§ DATA ROWS:
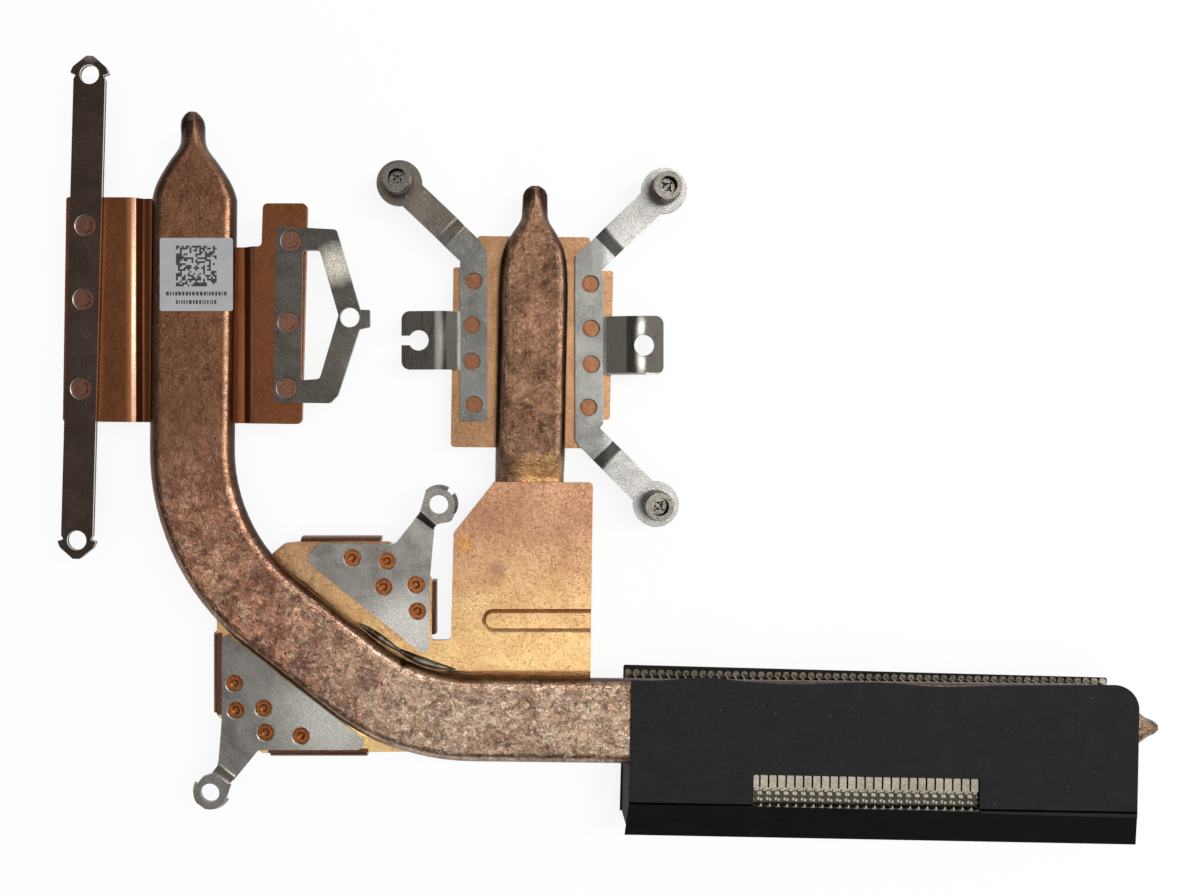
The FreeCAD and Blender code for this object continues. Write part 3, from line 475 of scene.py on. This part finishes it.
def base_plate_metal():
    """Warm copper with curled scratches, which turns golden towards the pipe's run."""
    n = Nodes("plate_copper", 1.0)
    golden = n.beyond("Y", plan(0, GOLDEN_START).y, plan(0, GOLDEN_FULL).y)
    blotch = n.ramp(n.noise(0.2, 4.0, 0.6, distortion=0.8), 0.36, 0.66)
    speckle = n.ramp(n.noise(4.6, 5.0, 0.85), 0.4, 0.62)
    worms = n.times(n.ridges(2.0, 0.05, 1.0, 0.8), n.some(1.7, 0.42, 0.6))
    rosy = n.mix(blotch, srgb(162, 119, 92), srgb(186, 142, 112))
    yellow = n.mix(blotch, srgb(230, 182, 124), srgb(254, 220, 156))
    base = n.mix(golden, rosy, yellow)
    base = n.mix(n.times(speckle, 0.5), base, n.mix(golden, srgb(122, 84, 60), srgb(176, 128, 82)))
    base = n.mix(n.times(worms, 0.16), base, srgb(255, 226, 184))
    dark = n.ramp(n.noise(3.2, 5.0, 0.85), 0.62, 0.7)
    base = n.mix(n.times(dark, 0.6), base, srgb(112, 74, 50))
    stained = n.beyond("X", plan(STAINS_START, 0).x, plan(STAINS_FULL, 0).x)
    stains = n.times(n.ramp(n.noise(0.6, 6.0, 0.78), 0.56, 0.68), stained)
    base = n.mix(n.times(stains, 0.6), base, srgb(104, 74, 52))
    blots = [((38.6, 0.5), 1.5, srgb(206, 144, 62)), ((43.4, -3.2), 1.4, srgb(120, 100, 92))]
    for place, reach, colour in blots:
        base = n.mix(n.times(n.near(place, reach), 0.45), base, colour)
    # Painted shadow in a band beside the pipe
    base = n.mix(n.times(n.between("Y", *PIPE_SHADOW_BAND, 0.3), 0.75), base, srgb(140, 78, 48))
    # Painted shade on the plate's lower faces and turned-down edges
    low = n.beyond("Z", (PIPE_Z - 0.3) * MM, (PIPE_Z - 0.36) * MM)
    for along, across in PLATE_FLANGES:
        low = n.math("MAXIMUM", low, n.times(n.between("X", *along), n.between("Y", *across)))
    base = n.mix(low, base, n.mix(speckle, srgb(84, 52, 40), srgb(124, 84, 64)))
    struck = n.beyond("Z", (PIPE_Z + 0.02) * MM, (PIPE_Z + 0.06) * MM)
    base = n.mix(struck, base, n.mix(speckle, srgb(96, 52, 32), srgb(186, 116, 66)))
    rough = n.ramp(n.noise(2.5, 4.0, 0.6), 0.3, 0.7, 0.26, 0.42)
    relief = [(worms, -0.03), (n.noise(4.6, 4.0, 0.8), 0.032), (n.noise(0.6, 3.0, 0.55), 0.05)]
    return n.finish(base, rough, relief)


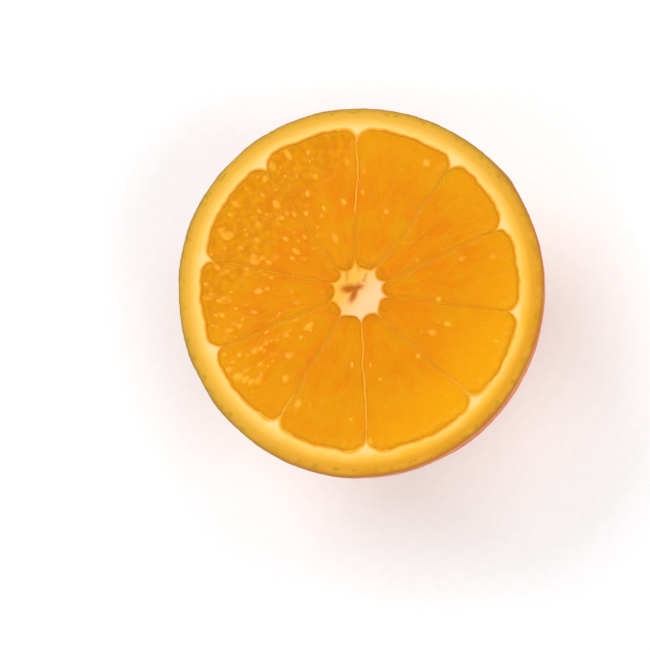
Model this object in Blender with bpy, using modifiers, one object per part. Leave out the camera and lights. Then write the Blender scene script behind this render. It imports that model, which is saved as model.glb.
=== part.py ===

§ SET EXERCISE:
Repeat all of the records above exactly as written.

§ EXERCISE SOLUTION:
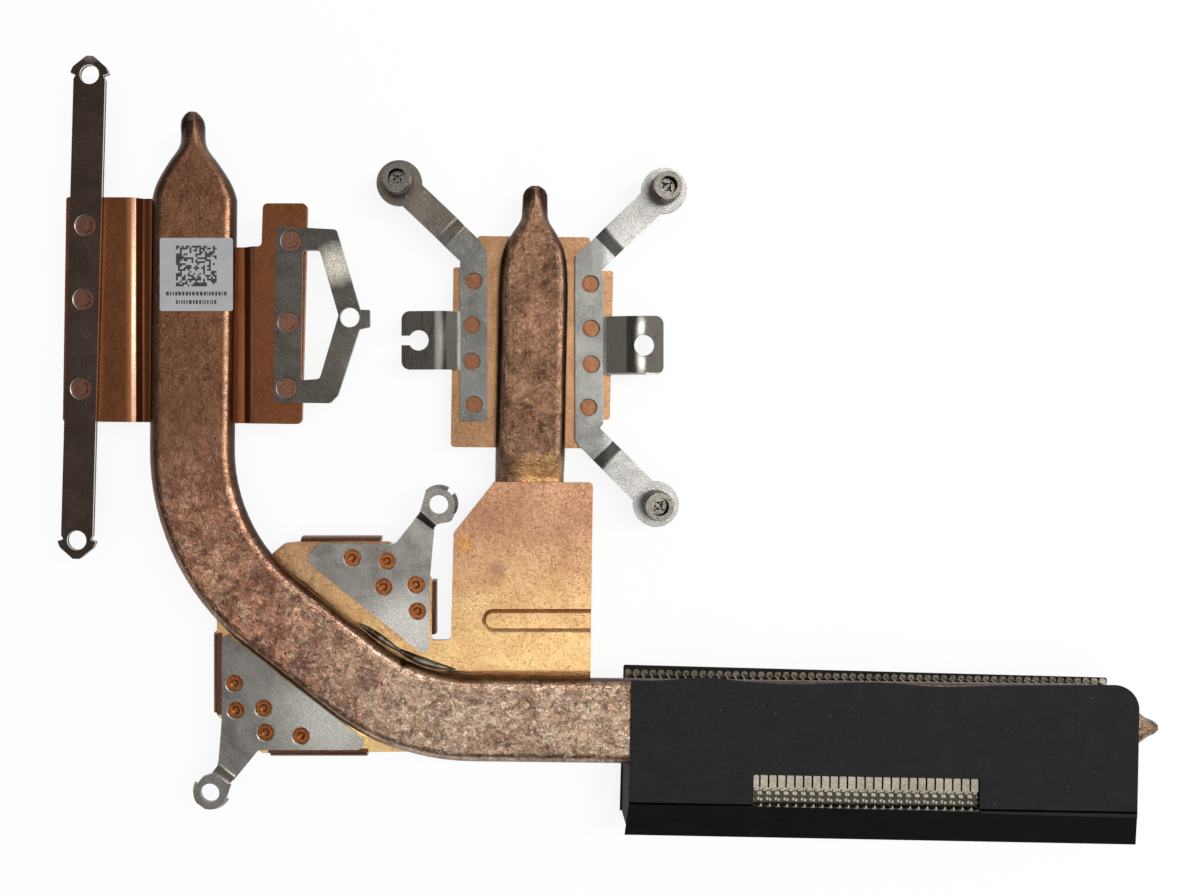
The FreeCAD and Blender code for this object continues. Write part 3, from line 475 of scene.py on. This part finishes it.
def base_plate_metal():
    """Warm copper with curled scratches, which turns golden towards the pipe's run."""
    n = Nodes("plate_copper", 1.0)
    golden = n.beyond("Y", plan(0, GOLDEN_START).y, plan(0, GOLDEN_FULL).y)
    blotch = n.ramp(n.noise(0.2, 4.0, 0.6, distortion=0.8), 0.36, 0.66)
    speckle = n.ramp(n.noise(4.6, 5.0, 0.85), 0.4, 0.62)
    worms = n.times(n.ridges(2.0, 0.05, 1.0, 0.8), n.some(1.7, 0.42, 0.6))
    rosy = n.mix(blotch, srgb(162, 119, 92), srgb(186, 142, 112))
    yellow = n.mix(blotch, srgb(230, 182, 124), srgb(254, 220, 156))
    base = n.mix(golden, rosy, yellow)
    base = n.mix(n.times(speckle, 0.5), base, n.mix(golden, srgb(122, 84, 60), srgb(176, 128, 82)))
    base = n.mix(n.times(worms, 0.16), base, srgb(255, 226, 184))
    dark = n.ramp(n.noise(3.2, 5.0, 0.85), 0.62, 0.7)
    base = n.mix(n.times(dark, 0.6), base, srgb(112, 74, 50))
    stained = n.beyond("X", plan(STAINS_START, 0).x, plan(STAINS_FULL, 0).x)
    stains = n.times(n.ramp(n.noise(0.6, 6.0, 0.78), 0.56, 0.68), stained)
    base = n.mix(n.times(stains, 0.6), base, srgb(104, 74, 52))
    blots = [((38.6, 0.5), 1.5, srgb(206, 144, 62)), ((43.4, -3.2), 1.4, srgb(120, 100, 92))]
    for place, reach, colour in blots:
        base = n.mix(n.times(n.near(place, reach), 0.45), base, colour)
    # Painted shadow in a band beside the pipe
    base = n.mix(n.times(n.between("Y", *PIPE_SHADOW_BAND, 0.3), 0.75), base, srgb(140, 78, 48))
    # Painted shade on the plate's lower faces and turned-down edges
    low = n.beyond("Z", (PIPE_Z - 0.3) * MM, (PIPE_Z - 0.36) * MM)
    for along, across in PLATE_FLANGES:
        low = n.math("MAXIMUM", low, n.times(n.between("X", *along), n.between("Y", *across)))
    base = n.mix(low, base, n.mix(speckle, srgb(84, 52, 40), srgb(124, 84, 64)))
    struck = n.beyond("Z", (PIPE_Z + 0.02) * MM, (PIPE_Z + 0.06) * MM)
    base = n.mix(struck, base, n.mix(speckle, srgb(96, 52, 32), srgb(186, 116, 66)))
    rough = n.ramp(n.noise(2.5, 4.0, 0.6), 0.3, 0.7, 0.26, 0.42)
    relief = [(worms, -0.03), (n.noise(4.6, 4.0, 0.8), 0.032), (n.noise(0.6, 3.0, 0.55), 0.05)]
    return n.finish(base, rough, relief)


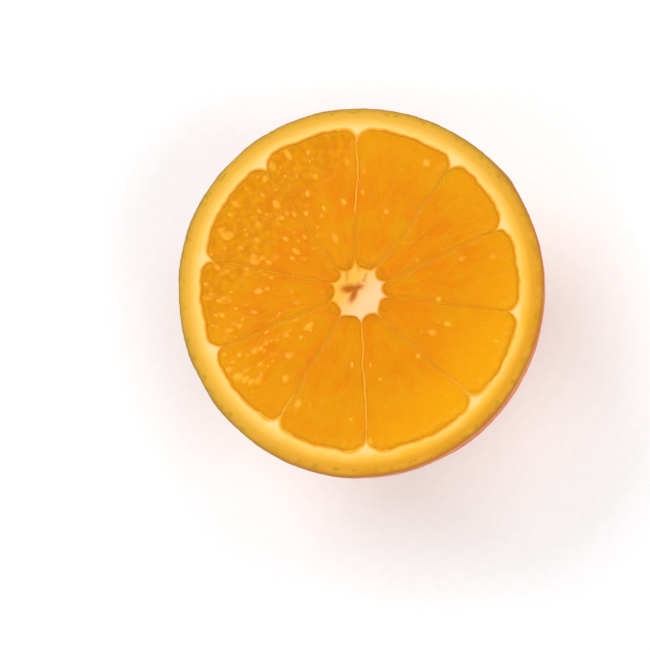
Model this object in Blender with bpy, using modifiers, one object per part. Leave out the camera and lights. Then write the Blender scene script behind this render. It imports that model, which is saved as model.glb.
=== part.py ===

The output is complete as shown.